‘It could be any of us’: Ranger players react to Jacob Trouba trade
Well, it was certainly an entertaining day in one of the most entertaining cities in the world.
After it was initially reported last week that New York Rangers general manager Chris Drury was shopping around his team’s captain, Jacob Trouba, it felt like this move happened very quickly.
On Friday afternoon, Trouba was traded to the Anaheim Ducks for Urho Vaakanainen and a 2025 conditional fourth-round pick.
“Every team you go to, you build relationships with everybody on the team, and you become — as cliche as it sounds, you become brothers with these guys and it’s always tough to see anybody go,” Vincent Trocheck said. “Troubs I’ve known for a long time, and for him to go as one of the big leaders on our team — it’s always tough. It was a tough morning, obviously, and we knew we had to come in here tonight and really show up.”
Often times, when trades and things like these happen, you hear players go with the mentality of “business as usual,” but that wasn’t the case for Friday’s game, in which the Rangers defeated the Pittsburgh Penguins 4-2.
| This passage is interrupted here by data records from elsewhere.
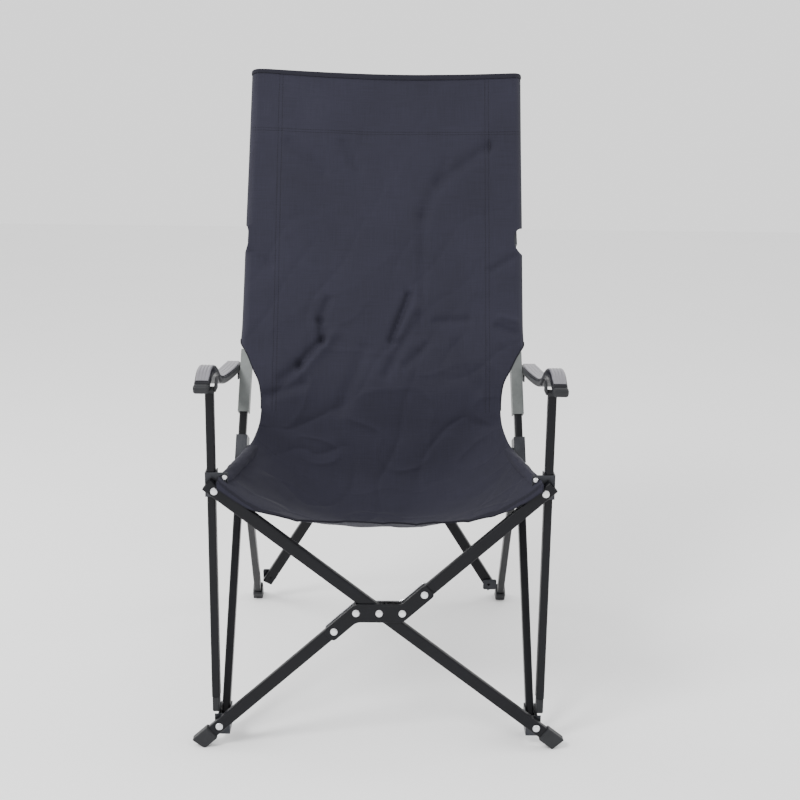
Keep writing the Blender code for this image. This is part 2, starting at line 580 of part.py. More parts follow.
def rear_cross():
    upper, lower, up, behind = cross_frame()
    share = CROSS_UPPER_X / (CROSS_UPPER_X + CROSS_LOWER[0])
    centre = upper.lerp(lower, share)
    centre.x = 0
    left_top = Vector((-upper.x, upper.y, upper.z))
    for name, sign, layer, pivot in (("rear_cross_front", -1, -CROSS_LAYER, left_top),
                                     ("rear_cross_rear", 1, CROSS_LAYER, centre)):
        top = Vector((sign * upper.x, upper.y, upper.z)) + behind * layer
        bottom = Vector((-sign * lower.x, lower.y, lower.z)) + behind * layer
        run = (bottom - top).normalized()
        leg = tube(name, top - run * CROSS_PAST, bottom + run * CROSS_PAST, run.cross(behind), pivot,
                   TUBE_PAINT)
        for point in (top, centre + behind * layer, bottom):
            drill(leg, point, behind)
    thick = CROSS_LAYER + TUBE_THICK / 2 + GAP
    rivet("rear_cross_rivet", centre + behind * thick, behind, 2 * thick, left_top, tail=0.0045)

    away = CROSS_LAYER + TUBE_THICK / 2 + GAP
    for word, side in (("left", -1), ("right", 1)):
        top = Vector((side * upper.x, upper.y, upper.z))
        bottom = Vector((side * lower.x, lower.y, lower.z))
        rear_face = away + SWIVEL_THICK
        swivel("cross_top_swivel_" + word, top, side, up, behind, -away if side < 0 else rear_face)
        swivel("cross_foot_swivel_" + word, bottom, side, up, behind, rear_face if side < 0 else -away)


def swivel(name, point, side, up, behind, rear_face):
    """A small plate riveted on a cross tube's end, reaching out towards the post beside it."""
    tall = SWIVEL_HALF_TALL
    outline = [(-SWIVEL_BACK, -tall), (SWIVEL_REACH, -tall), (SWIVEL_REACH, tall), (-SWIVEL_BACK, tall)]
    frame = Matrix((X_AXIS * side, up, behind)).transposed().to_4x4()
    frame = Matrix.Translation(point + behind * (rear_face - SWIVEL_THICK)) @ frame
    plate = finish(name, outline_mesh(outline, SWIVEL_THICK, 0.004, 0.0003), BRACKET, point, frame)
    drill(plate, point, behind)


# ---- Sling ------------------------------------------------------------------------------------------
def sling_back():
    """The hung back: a sheet in front of the back posts that turns round them into two sleeves."""
    half_wide = SLING_HALF
    depth = SLEEVE_DEPTH
    half = [(0.0, -depth), (0.10, -depth), (0.186, -depth), (0.228, -depth), (0.2400, -depth * 0.8),
            (half_wide, 0), (0.2400, depth * 0.8), (0.228, depth), (SLEEVE_STITCH_X, depth)]
    path = [(-x, d) for x, d in reversed(half[1:])] + half
    _, _, behind = back_frame(1, HINGE_Z)
    low, high = 0.606, 1.0555
    bm = bmesh.new()
    rows = []
    for z in (low, (low + high) / 2, high):
        base = at(0, *on_line(BACK_BOTTOM, BACK_TOP, z)[1:])
        rows.append([bm.verts.new(base + X_AXIS * x + behind * d) for x, d in path])
    for row, above in zip(rows, rows[1:]):
        for j in range(len(path) - 1):
            bm.faces.new((row[j], row[j + 1], above[j + 1], above[j]))
    bmesh.ops.recalc_face_normals(bm, faces=bm.faces)
    obj = finish("sling_back", bm, CLOTH, at(-BACK_BOTTOM[0], *BACK_BOTTOM[1:]))
    thicken(obj)
    for side in (-1, 1):
        base, up, _ = back_frame(side, CROSS_Z - NOTCH_TALL / 2)
        notch = finish("sling_notch_guide", block_mesh((0.042, 0.090, NOTCH_TALL), 0.001, 1), CLOTH, base,
                       axes_frame(base + X_AXIS * side * 0.006, X_AXIS, up))
        combine(obj, notch, "DIFFERENCE")
        rear_base = base - X_AXIS * side * 0.022 + behind * 0.023 - up * 0.016
        rear_notch = finish("sling_rear_notch_guide", block_mesh((0.098, 0.036, 0.060), 0.001, 1), CLOTH,
                            base, axes_frame(rear_base, X_AXIS, up))
        combine(obj, rear_notch, "DIFFERENCE")


SEAT_PROFILE = [   # (y, z at the middle, z at the edge, half-width), from the back down to the front
    (0.2700, 0.6000, 0.6000, 0.2180), (0.2480, 0.5300, 0.5330, 0.2040), (0.2240, 0.4550, 0.4790, 0.1990),
    (0.1900, 0.3900, 0.4600, 0.2020), (0.1500, 0.3560, 0.4580, 0.2080), (0.1000, 0.3480, 0.4570, 0.2170),
    (0.0500, 0.3560, 0.4560, 0.2260), (0.0100, 0.3720, 0.4550, 0.2320), (-0.0150, 0.3880, 0.4540, 0.2340)]


def sling_seat():
    """The hung seat: from the bottom of the back, down over the seat rails and out to the front."""
    bm = bmesh.new()
    across = 12
    rows = []
    for y, middle, edge, half_wide in SEAT_PROFILE:
        row = []
        for j in range(across + 1):
            u = 2 * j / across - 1
            z = middle + (edge - middle) * abs(u) ** 2.6
            row.append(bm.verts.new(at(half_wide * u, y, z)))
        rows.append(row)
    for row, following in zip(rows, rows[1:]):
        for j in range(across):
            bm.faces.new((row[j], row[j + 1], following[j + 1], following[j]))
    obj = finish("sling_seat", bm, CLOTH, at(-RAIL_REAR_X, *on_line(BACK_BOTTOM, BACK_TOP, HINGE_Z)[1:]))
    thicken(obj)


def thicken(obj):
    solidify = obj.modifiers.new("cloth_thickness", "SOLIDIFY")
    solidify.thickness = SLING_THICK
    solidify.offset = 0.0
    solidify.use_even_offset = True


# ---- The chair --------------------------------------------------------------------------------------
front_legs()
for WORD, SIDE in (("left", -1), ("right", 1)):
    foot_joint(SIDE, WORD)
    arm_post(SIDE, WORD)
    back_post(SIDE, WORD)
    rear_leg(SIDE, WORD)
    seat_rail(SIDE, WORD)
    armrest(SIDE, WORD)
rear_cross()
sling_back()
sling_seat()
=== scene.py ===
# %% [markdown]
# # The looks of a high-back folding camp chair
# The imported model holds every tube, bracket, rivet and plastic cap at its real size. This file dresses it: a hung
# cloth sling with sleeves, hems and creases, ribbed armrest covers, and a finish for each metal and plastic.
# The model is loaded first, because every new piece takes its place from it.

# %% Load the frame
import math

import bmesh
import bpy
from mathutils import Matrix, Vector, noise


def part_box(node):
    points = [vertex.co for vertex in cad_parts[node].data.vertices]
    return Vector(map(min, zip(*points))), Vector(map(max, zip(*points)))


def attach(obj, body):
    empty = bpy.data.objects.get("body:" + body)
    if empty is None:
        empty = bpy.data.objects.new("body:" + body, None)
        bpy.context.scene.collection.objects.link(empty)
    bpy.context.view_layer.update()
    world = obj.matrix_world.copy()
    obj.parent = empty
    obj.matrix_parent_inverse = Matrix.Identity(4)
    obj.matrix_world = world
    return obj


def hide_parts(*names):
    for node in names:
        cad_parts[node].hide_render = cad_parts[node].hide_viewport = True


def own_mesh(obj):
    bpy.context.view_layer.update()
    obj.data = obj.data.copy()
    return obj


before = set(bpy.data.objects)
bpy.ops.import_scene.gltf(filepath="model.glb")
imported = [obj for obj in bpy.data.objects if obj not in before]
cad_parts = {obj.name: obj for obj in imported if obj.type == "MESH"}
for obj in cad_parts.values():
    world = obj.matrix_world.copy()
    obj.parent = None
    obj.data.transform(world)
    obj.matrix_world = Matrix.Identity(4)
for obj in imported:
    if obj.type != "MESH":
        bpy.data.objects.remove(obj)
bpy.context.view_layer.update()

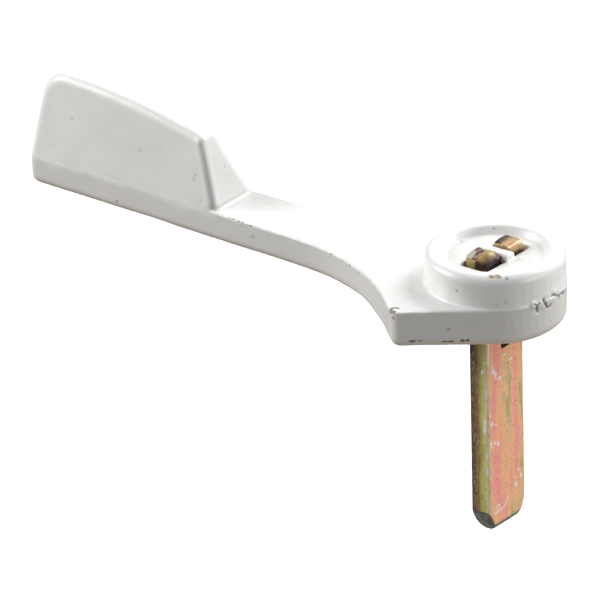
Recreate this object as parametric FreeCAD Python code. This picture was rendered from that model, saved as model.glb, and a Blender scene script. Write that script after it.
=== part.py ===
import FreeCAD, Part
import math
import os

# Latch lever for a sliding door or window: a die-cast lever (hub, arm and upright finger tab)
# and a flat steel tailpiece staked into its hub. Millimetres and degrees.
# Origin: where the spindle axis meets the hub's underside. +Z up through the hub,
# the arm runs along -X, and the tailpiece's wide faces look along X.

Vector = FreeCAD.Vector

# ---- lever: hub ----
hub_diameter = 19.05
hub_height = 9.95
hub_draft = 0.6
hub_step = 0.12
rim_width = 2.2
rim_outer_fillet = 1.2
rim_inner_fillet = 0.6
recess_depth = 1.1
recess_wall_run = 0.95
recess_floor_fillet = 0.3

# ---- lever: flat plate that the hub, heels and arm share ----
plate_top = 5.45
plate_draft = 2.0
top_edge_break = 0.15
edge_break_slope = 45.0
bottom_fillet = 1.4
heel_angle = 38.0
heel_length = 13.9
heel_corner_fillet = 1.6
neck_distance = 29.0
neck_width = 9.5
flare_angle = 41.0
arm_underside = 1.0
ramp_start = 8.5
ramp_length = 9.0

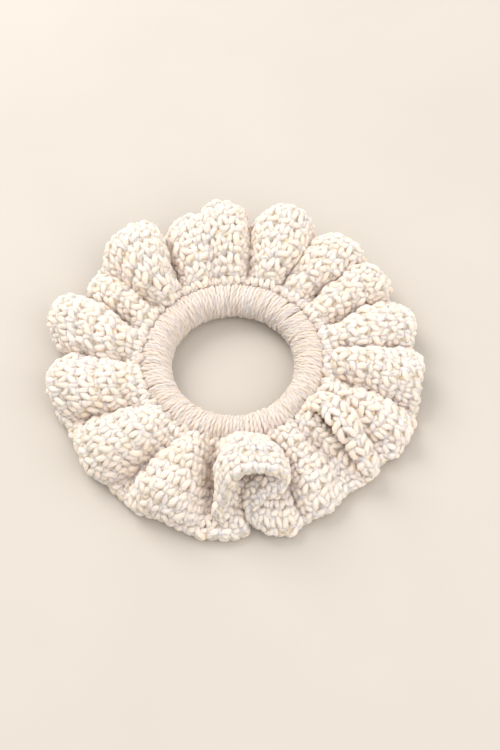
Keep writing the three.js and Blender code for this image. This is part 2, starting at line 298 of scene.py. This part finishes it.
def middle(u, v):
    """The fabric's middle: u counts knots along the ruffle, Hermite curves joining them."""
    k = np.clip(np.floor(u).astype(int), 0, LAST - 1)
    s = (u - k)[..., None]
    g = (v - V_MIN) / (V_MAX - V_MIN) * (V_COUNT - 1)
    m = np.clip(np.floor(g).astype(int), 0, V_COUNT - 2)
    q = (g - m)[..., None]

    def at(table, knot):
        return table[knot, m] * (1 - q) + table[knot, m + 1] * q

    s2, s3 = s * s, s * s * s
    return ((2 * s3 - 3 * s2 + 1) * at(POINTS, k) + (s3 - 2 * s2 + s) * at(TANGENTS, k)
            + (-2 * s3 + 3 * s2) * at(POINTS, k + 1) + (s3 - s2) * at(TANGENTS, k + 1))


def fabric_normal(u, v):
    step = 0.03
    along = (middle(np.clip(u + step, 0, LAST - 0.001), v)
             - middle(np.clip(u - step, 0, LAST - 0.001), v))
    outward = middle(u, v + step) - middle(u, v - step)
    n = np.cross(along, outward)
    return -n / np.maximum(np.linalg.norm(n, axis=-1, keepdims=True), 1e-9)


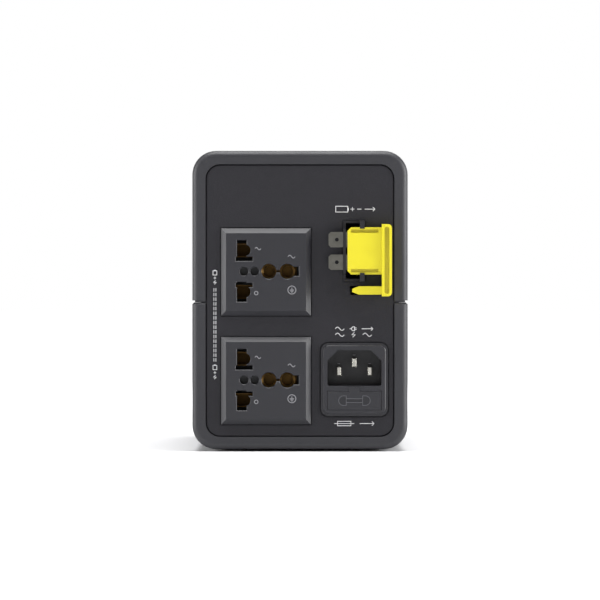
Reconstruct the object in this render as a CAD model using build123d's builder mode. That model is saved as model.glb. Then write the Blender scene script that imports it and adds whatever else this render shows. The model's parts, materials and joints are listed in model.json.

Seeing a captain get traded, especially the leader of an Original Six team, can be looked at as a message being sent by management. The Rangers head coach said earlier in the day that a message being sent was not the intention, but some of the players don’t necessarily see it that way.
“I don’t know if it’s intended to send a message, but obviously it does,” Trocheck said. “Whenever your captain gets traded, it just kind of sets the precedent that if you don’t produce, you don’t win games, that management has to do something to change it up, and it could be any of us. It sends a little bit of a message and we have to make sure that we’re coming each night now — not that we didn’t before.”
Trouba spoke with the media once the trade went through and opened up about how difficult it was for him to lead this season with everything weighing on him.
“Yeah, I was pretty open with players on the team, with the leadership group,” Trouba said. “I mean, leading was a little bit harder for me in that situation, knowing things that were public. If they weren’t public and other guys didn’t know I think that would’ve been a little bit of an easier situation for me. Things unfolded how they did. It was tough at times, for sure.”
In this sport, you’re taught to just put your head down and go to work, because that is what’s best for the team. As humans, all you want to do is be the strongest version of yourself, but with all of the noise surrounding Trouba, it’s only natural to not be able to just brush those things off and play your game. It’s not easy to come to the rink every day and just pretend things are okay.
“He’s not going to — I don’t want to speak for Jacob, but he’s not going to come to the rink and show that. He cares so much and he didn’t want to let it slip into the team, but you can imagine, right? When you’re in one of the biggest hockey markets in the league, you’re the captain, and those kind of rumors are out there — it’s got to be extremely tough to put on a brave face, I guess you could say, and come to the rink and be that leader,” Trocheck said.
Trocheck has been one of the emotional and vocal leaders of this team since joining this organization in 2022-23, and he’s been around long enough to have a ton of empathy for his teammates.
“It’s tough for all of us — when we’re not the captain of the team, to come to the rink whenever we’re going through a slump — when we’re losing six out of seven. It’s always tough to come to the rink and have that energy and have that confidence and all of that, so you could only imagine what it would be like for him.”
If you’ve watched the Rangers play this season, it’s been evident that something about them is different. The mental psyche and noise surrounding the group had crept into their on-ice performance, the fans could see it, and if the players were being honest with themselves, they could feel it.
“There’s been a cloud over our heads for a little while,” Trocheck said. “When you lose games, that’s what happens. It takes wins like this, and more passion, emotion, out of everybody to get rid of that.”
The goal is to win every hockey game, but with everything that has transpired over these past few weeks, it was a little extra important for this team to win this game.
“It’s a different direction, it’s a starting point for that,” Peter Laviolette told Daily Faceoff. “A win is the way to start it. If you’re going to start something and you’re going to move it in a different direction, you’d like to get out with a win. You’d like to get out feeling like you played well in the game, and I think we accomplished that.”
This day felt like a long time coming for Trouba and the organization, but now that it’s behind them the team can continue to try and claw their way out of this slump.
“The day happened, we needed to do that anyway. When things aren’t going your way, you got to stay together. You have to play for each other. It’s the only way out of it sometime,” Laviolette said. “Tonight, for me, was a positive step. It’s one step. We need to follow it up more.”
The coach and the players can take a deep breath, but the work, and perhaps the moves from management, have only just begun.